=== Items ===
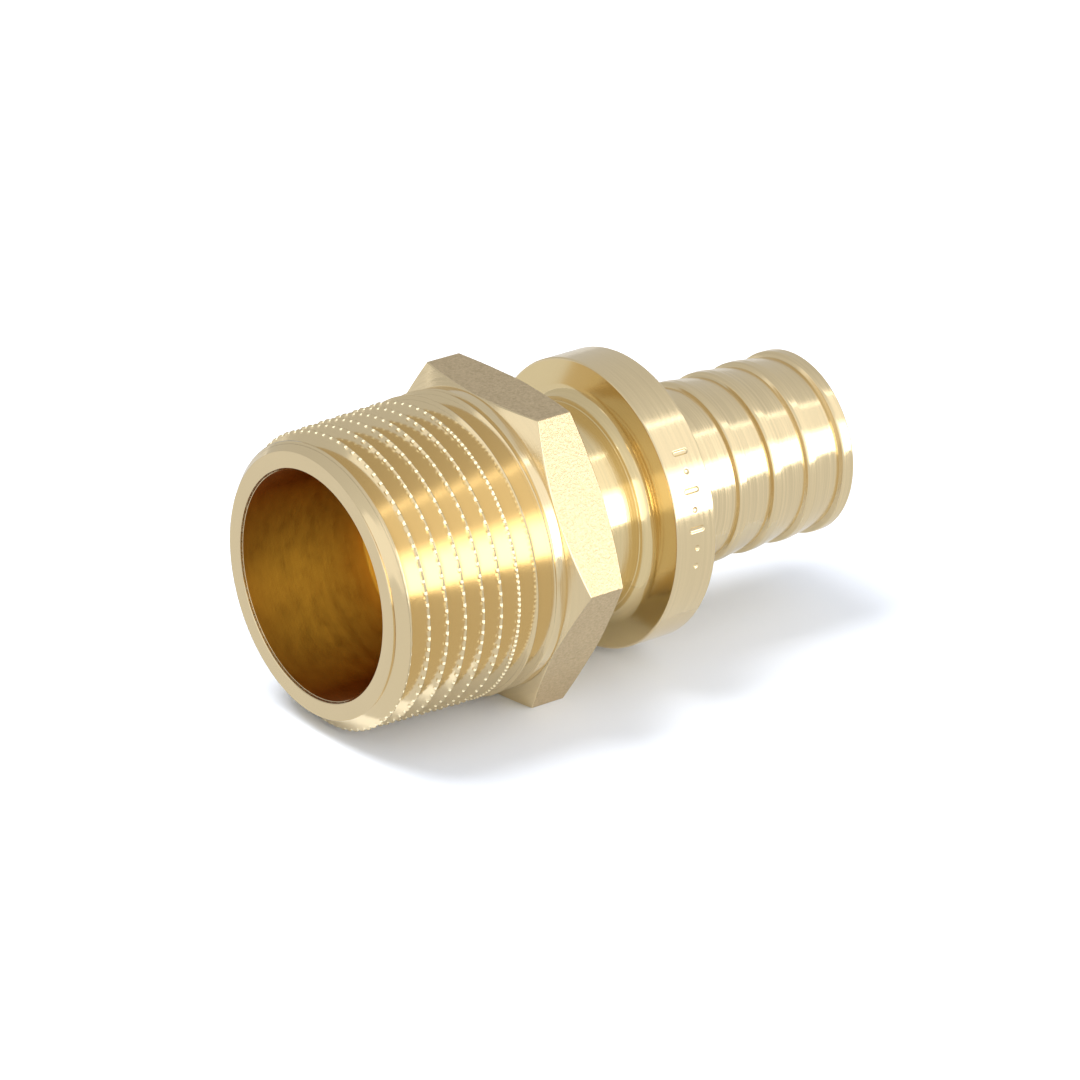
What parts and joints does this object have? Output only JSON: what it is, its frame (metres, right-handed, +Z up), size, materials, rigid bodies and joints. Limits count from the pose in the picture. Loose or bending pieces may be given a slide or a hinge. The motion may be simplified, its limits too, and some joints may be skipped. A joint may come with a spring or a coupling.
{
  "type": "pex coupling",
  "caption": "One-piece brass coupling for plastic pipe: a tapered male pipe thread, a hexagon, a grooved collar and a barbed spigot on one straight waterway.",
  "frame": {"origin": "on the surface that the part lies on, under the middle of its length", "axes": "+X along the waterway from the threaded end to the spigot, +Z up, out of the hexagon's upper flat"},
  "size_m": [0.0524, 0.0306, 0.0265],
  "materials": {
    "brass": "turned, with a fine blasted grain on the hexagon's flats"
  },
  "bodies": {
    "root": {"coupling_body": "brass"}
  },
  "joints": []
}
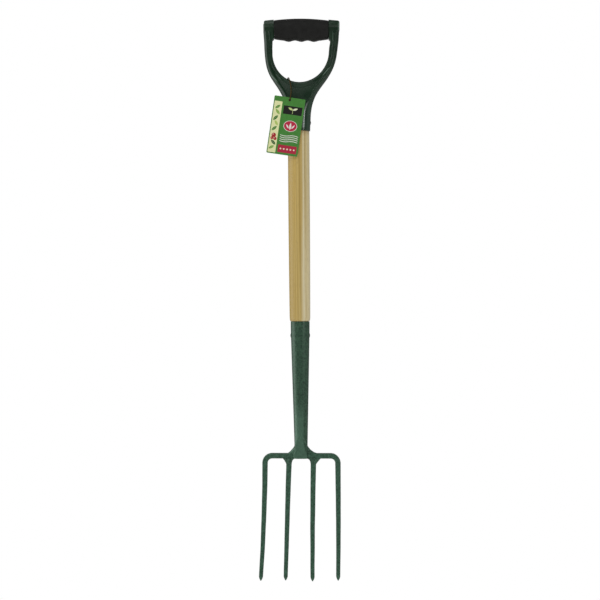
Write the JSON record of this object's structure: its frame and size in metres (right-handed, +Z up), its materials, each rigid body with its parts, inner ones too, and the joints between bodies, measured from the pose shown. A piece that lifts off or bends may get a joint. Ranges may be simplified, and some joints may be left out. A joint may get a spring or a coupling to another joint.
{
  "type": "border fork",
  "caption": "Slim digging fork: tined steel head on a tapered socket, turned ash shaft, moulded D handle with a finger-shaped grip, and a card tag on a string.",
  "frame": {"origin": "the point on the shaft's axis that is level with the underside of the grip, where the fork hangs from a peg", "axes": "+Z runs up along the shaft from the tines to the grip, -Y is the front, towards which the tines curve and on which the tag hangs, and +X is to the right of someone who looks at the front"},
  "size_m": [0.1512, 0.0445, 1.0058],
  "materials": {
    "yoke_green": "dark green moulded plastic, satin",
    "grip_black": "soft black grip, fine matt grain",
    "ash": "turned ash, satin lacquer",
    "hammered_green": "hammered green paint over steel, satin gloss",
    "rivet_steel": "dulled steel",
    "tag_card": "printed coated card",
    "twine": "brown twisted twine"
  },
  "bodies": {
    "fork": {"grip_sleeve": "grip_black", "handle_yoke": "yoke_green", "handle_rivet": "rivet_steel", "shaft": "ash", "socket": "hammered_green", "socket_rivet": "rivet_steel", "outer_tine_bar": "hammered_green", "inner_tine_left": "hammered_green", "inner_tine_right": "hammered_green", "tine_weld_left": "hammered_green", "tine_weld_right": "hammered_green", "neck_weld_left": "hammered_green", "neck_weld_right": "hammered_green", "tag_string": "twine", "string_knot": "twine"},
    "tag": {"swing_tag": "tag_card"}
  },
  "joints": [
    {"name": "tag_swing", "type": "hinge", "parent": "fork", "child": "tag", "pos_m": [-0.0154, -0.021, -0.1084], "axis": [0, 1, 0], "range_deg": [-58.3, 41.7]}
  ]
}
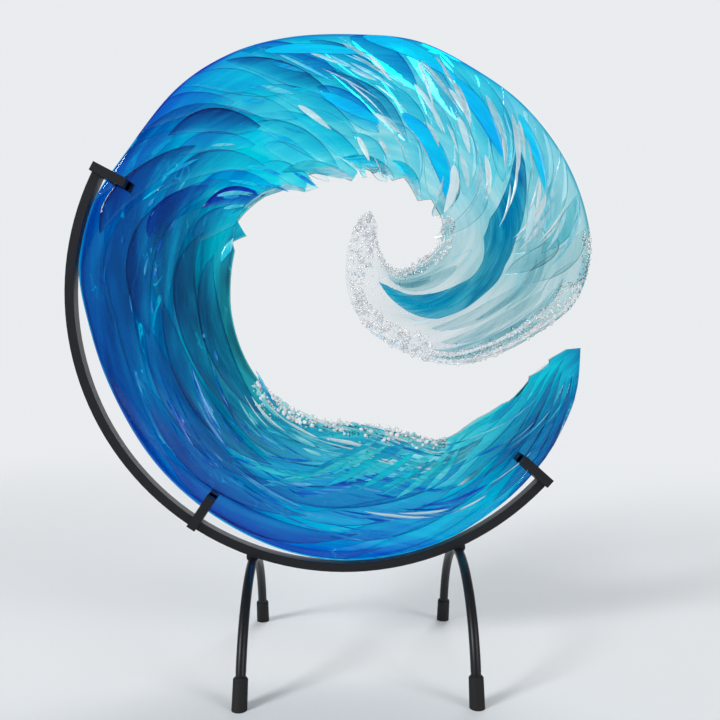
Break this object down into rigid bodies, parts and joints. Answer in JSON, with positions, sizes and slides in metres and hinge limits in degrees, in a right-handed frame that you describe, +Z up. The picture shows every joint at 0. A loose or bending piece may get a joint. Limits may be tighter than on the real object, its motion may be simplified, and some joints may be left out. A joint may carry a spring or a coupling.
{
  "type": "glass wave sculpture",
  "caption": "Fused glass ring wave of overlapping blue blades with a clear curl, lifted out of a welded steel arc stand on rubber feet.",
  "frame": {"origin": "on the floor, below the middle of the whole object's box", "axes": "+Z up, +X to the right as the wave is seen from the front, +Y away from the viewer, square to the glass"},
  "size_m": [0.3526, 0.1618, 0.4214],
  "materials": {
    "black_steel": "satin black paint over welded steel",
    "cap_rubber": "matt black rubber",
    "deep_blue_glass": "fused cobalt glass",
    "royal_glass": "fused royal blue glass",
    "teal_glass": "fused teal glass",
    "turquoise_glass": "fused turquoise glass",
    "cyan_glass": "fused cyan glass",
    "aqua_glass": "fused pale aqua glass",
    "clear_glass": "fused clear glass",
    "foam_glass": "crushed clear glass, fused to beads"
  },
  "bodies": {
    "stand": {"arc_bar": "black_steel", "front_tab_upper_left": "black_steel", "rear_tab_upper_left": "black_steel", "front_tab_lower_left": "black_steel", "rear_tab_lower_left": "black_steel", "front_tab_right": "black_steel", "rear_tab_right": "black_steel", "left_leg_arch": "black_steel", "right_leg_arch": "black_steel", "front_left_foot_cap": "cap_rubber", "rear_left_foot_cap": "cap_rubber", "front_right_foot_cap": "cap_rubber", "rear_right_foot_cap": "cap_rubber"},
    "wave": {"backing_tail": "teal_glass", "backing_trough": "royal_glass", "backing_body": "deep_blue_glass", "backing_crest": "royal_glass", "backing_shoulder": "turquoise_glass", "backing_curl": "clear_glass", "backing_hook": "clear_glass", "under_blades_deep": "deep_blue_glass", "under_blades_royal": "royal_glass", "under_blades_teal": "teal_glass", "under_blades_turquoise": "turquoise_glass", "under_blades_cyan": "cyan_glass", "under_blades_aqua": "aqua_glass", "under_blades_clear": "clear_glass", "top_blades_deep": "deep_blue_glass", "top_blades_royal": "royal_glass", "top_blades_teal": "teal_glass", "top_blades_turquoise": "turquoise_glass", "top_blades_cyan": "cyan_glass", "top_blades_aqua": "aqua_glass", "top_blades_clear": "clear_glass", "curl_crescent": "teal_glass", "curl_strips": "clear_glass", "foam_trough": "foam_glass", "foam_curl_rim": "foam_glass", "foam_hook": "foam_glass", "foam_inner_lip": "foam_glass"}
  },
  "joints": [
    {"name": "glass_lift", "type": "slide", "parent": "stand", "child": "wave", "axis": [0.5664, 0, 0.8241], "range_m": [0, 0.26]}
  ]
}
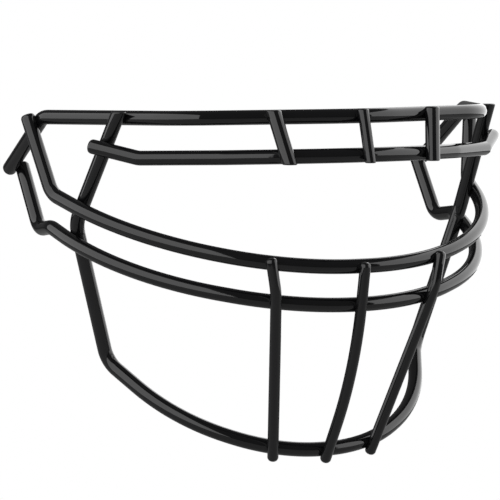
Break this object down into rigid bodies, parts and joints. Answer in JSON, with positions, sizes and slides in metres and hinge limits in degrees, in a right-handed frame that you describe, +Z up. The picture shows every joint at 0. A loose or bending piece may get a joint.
===
— Your task —
Write the listing out again, exactly as shown above.

— Task output —
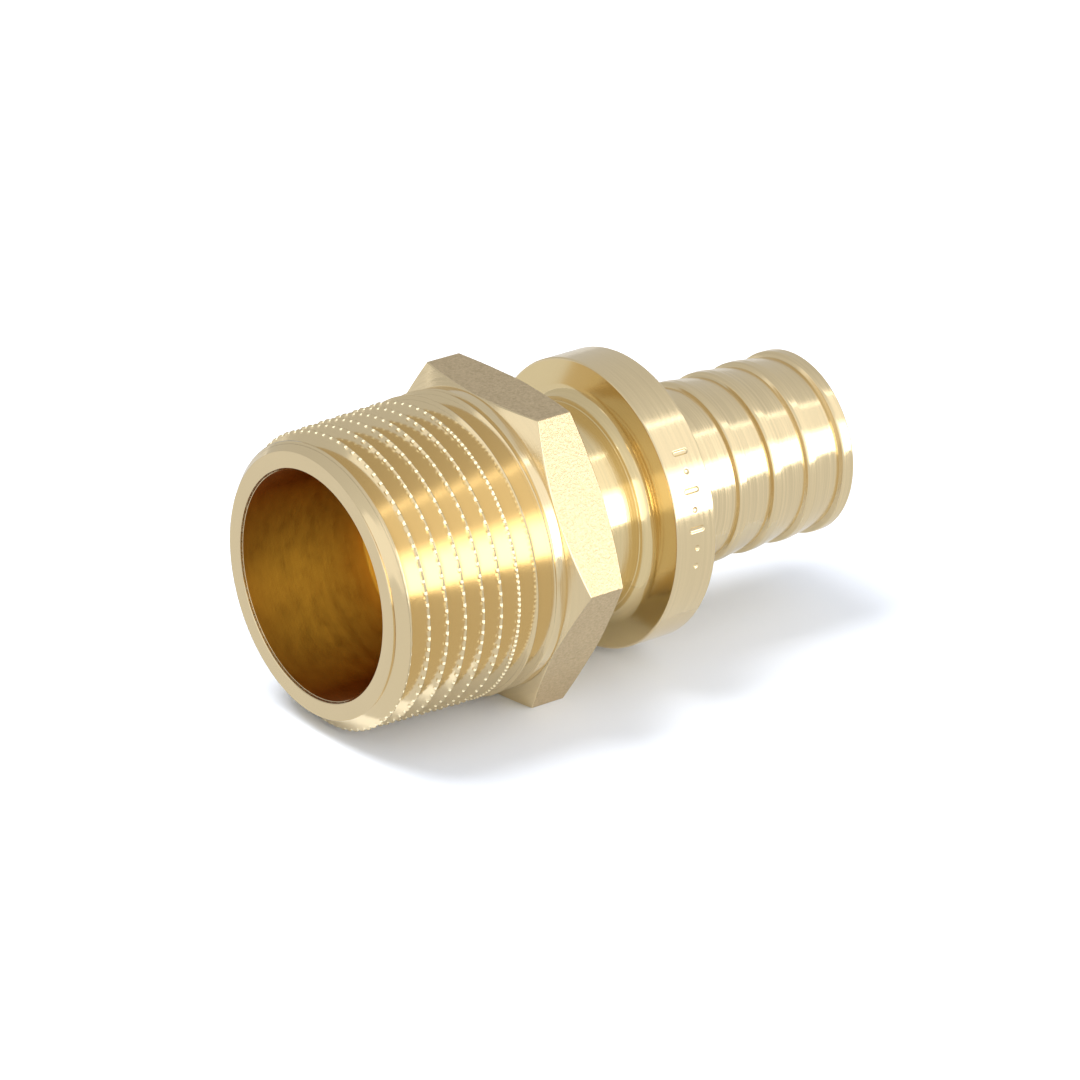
What parts and joints does this object have? Output only JSON: what it is, its frame (metres, right-handed, +Z up), size, materials, rigid bodies and joints. Limits count from the pose in the picture. Loose or bending pieces may be given a slide or a hinge. The motion may be simplified, its limits too, and some joints may be skipped. A joint may come with a spring or a coupling.
{
  "type": "pex coupling",
  "caption": "One-piece brass coupling for plastic pipe: a tapered male pipe thread, a hexagon, a grooved collar and a barbed spigot on one straight waterway.",
  "frame": {"origin": "on the surface that the part lies on, under the middle of its length", "axes": "+X along the waterway from the threaded end to the spigot, +Z up, out of the hexagon's upper flat"},
  "size_m": [0.0524, 0.0306, 0.0265],
  "materials": {
    "brass": "turned, with a fine blasted grain on the hexagon's flats"
  },
  "bodies": {
    "root": {"coupling_body": "brass"}
  },
  "joints": []
}
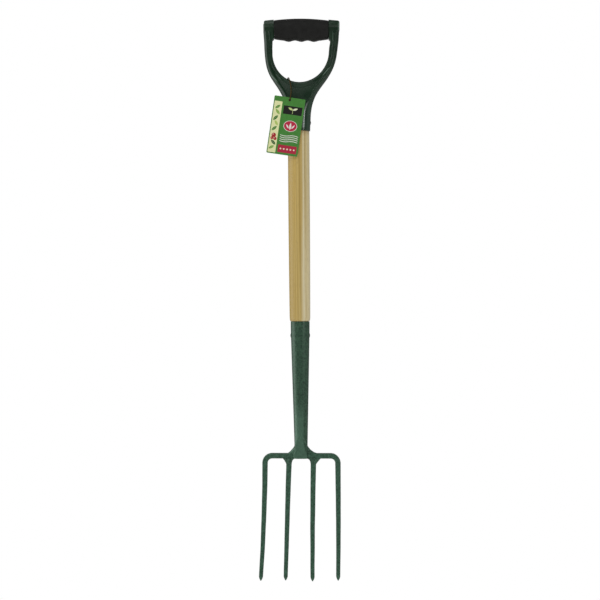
Write the JSON record of this object's structure: its frame and size in metres (right-handed, +Z up), its materials, each rigid body with its parts, inner ones too, and the joints between bodies, measured from the pose shown. A piece that lifts off or bends may get a joint. Ranges may be simplified, and some joints may be left out. A joint may get a spring or a coupling to another joint.
{
  "type": "border fork",
  "caption": "Slim digging fork: tined steel head on a tapered socket, turned ash shaft, moulded D handle with a finger-shaped grip, and a card tag on a string.",
  "frame": {"origin": "the point on the shaft's axis that is level with the underside of the grip, where the fork hangs from a peg", "axes": "+Z runs up along the shaft from the tines to the grip, -Y is the front, towards which the tines curve and on which the tag hangs, and +X is to the right of someone who looks at the front"},
  "size_m": [0.1512, 0.0445, 1.0058],
  "materials": {
    "yoke_green": "dark green moulded plastic, satin",
    "grip_black": "soft black grip, fine matt grain",
    "ash": "turned ash, satin lacquer",
    "hammered_green": "hammered green paint over steel, satin gloss",
    "rivet_steel": "dulled steel",
    "tag_card": "printed coated card",
    "twine": "brown twisted twine"
  },
  "bodies": {
    "fork": {"grip_sleeve": "grip_black", "handle_yoke": "yoke_green", "handle_rivet": "rivet_steel", "shaft": "ash", "socket": "hammered_green", "socket_rivet": "rivet_steel", "outer_tine_bar": "hammered_green", "inner_tine_left": "hammered_green", "inner_tine_right": "hammered_green", "tine_weld_left": "hammered_green", "tine_weld_right": "hammered_green", "neck_weld_left": "hammered_green", "neck_weld_right": "hammered_green", "tag_string": "twine", "string_knot": "twine"},
    "tag": {"swing_tag": "tag_card"}
  },
  "joints": [
    {"name": "tag_swing", "type": "hinge", "parent": "fork", "child": "tag", "pos_m": [-0.0154, -0.021, -0.1084], "axis": [0, 1, 0], "range_deg": [-58.3, 41.7]}
  ]
}
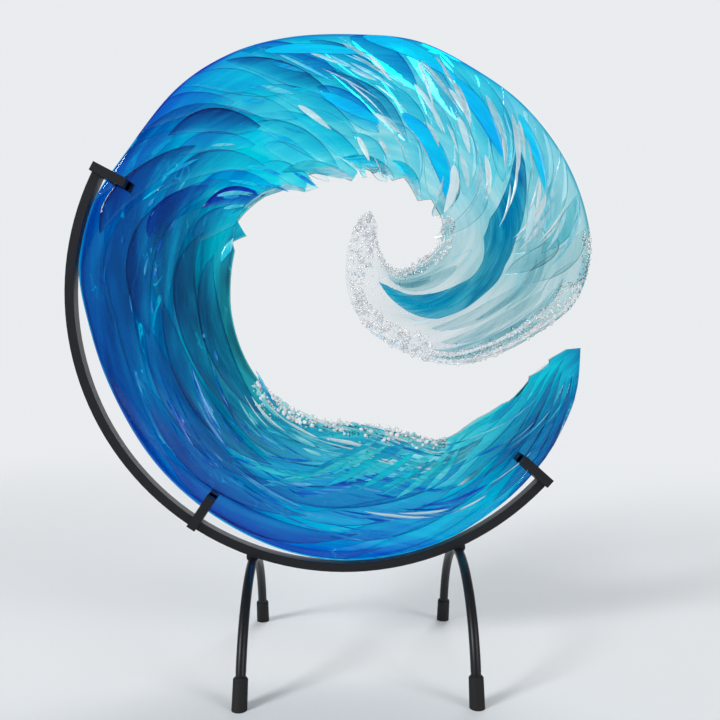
Break this object down into rigid bodies, parts and joints. Answer in JSON, with positions, sizes and slides in metres and hinge limits in degrees, in a right-handed frame that you describe, +Z up. The picture shows every joint at 0. A loose or bending piece may get a joint. Limits may be tighter than on the real object, its motion may be simplified, and some joints may be left out. A joint may carry a spring or a coupling.
{
  "type": "glass wave sculpture",
  "caption": "Fused glass ring wave of overlapping blue blades with a clear curl, lifted out of a welded steel arc stand on rubber feet.",
  "frame": {"origin": "on the floor, below the middle of the whole object's box", "axes": "+Z up, +X to the right as the wave is seen from the front, +Y away from the viewer, square to the glass"},
  "size_m": [0.3526, 0.1618, 0.4214],
  "materials": {
    "black_steel": "satin black paint over welded steel",
    "cap_rubber": "matt black rubber",
    "deep_blue_glass": "fused cobalt glass",
    "royal_glass": "fused royal blue glass",
    "teal_glass": "fused teal glass",
    "turquoise_glass": "fused turquoise glass",
    "cyan_glass": "fused cyan glass",
    "aqua_glass": "fused pale aqua glass",
    "clear_glass": "fused clear glass",
    "foam_glass": "crushed clear glass, fused to beads"
  },
  "bodies": {
    "stand": {"arc_bar": "black_steel", "front_tab_upper_left": "black_steel", "rear_tab_upper_left": "black_steel", "front_tab_lower_left": "black_steel", "rear_tab_lower_left": "black_steel", "front_tab_right": "black_steel", "rear_tab_right": "black_steel", "left_leg_arch": "black_steel", "right_leg_arch": "black_steel", "front_left_foot_cap": "cap_rubber", "rear_left_foot_cap": "cap_rubber", "front_right_foot_cap": "cap_rubber", "rear_right_foot_cap": "cap_rubber"},
    "wave": {"backing_tail": "teal_glass", "backing_trough": "royal_glass", "backing_body": "deep_blue_glass", "backing_crest": "royal_glass", "backing_shoulder": "turquoise_glass", "backing_curl": "clear_glass", "backing_hook": "clear_glass", "under_blades_deep": "deep_blue_glass", "under_blades_royal": "royal_glass", "under_blades_teal": "teal_glass", "under_blades_turquoise": "turquoise_glass", "under_blades_cyan": "cyan_glass", "under_blades_aqua": "aqua_glass", "under_blades_clear": "clear_glass", "top_blades_deep": "deep_blue_glass", "top_blades_royal": "royal_glass", "top_blades_teal": "teal_glass", "top_blades_turquoise": "turquoise_glass", "top_blades_cyan": "cyan_glass", "top_blades_aqua": "aqua_glass", "top_blades_clear": "clear_glass", "curl_crescent": "teal_glass", "curl_strips": "clear_glass", "foam_trough": "foam_glass", "foam_curl_rim": "foam_glass", "foam_hook": "foam_glass", "foam_inner_lip": "foam_glass"}
  },
  "joints": [
    {"name": "glass_lift", "type": "slide", "parent": "stand", "child": "wave", "axis": [0.5664, 0, 0.8241], "range_m": [0, 0.26]}
  ]
}
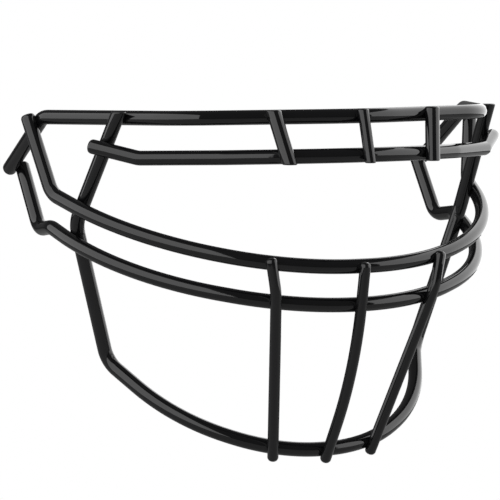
Break this object down into rigid bodies, parts and joints. Answer in JSON, with positions, sizes and slides in metres and hinge limits in degrees, in a right-handed frame that you describe, +Z up. The picture shows every joint at 0. A loose or bending piece may get a joint.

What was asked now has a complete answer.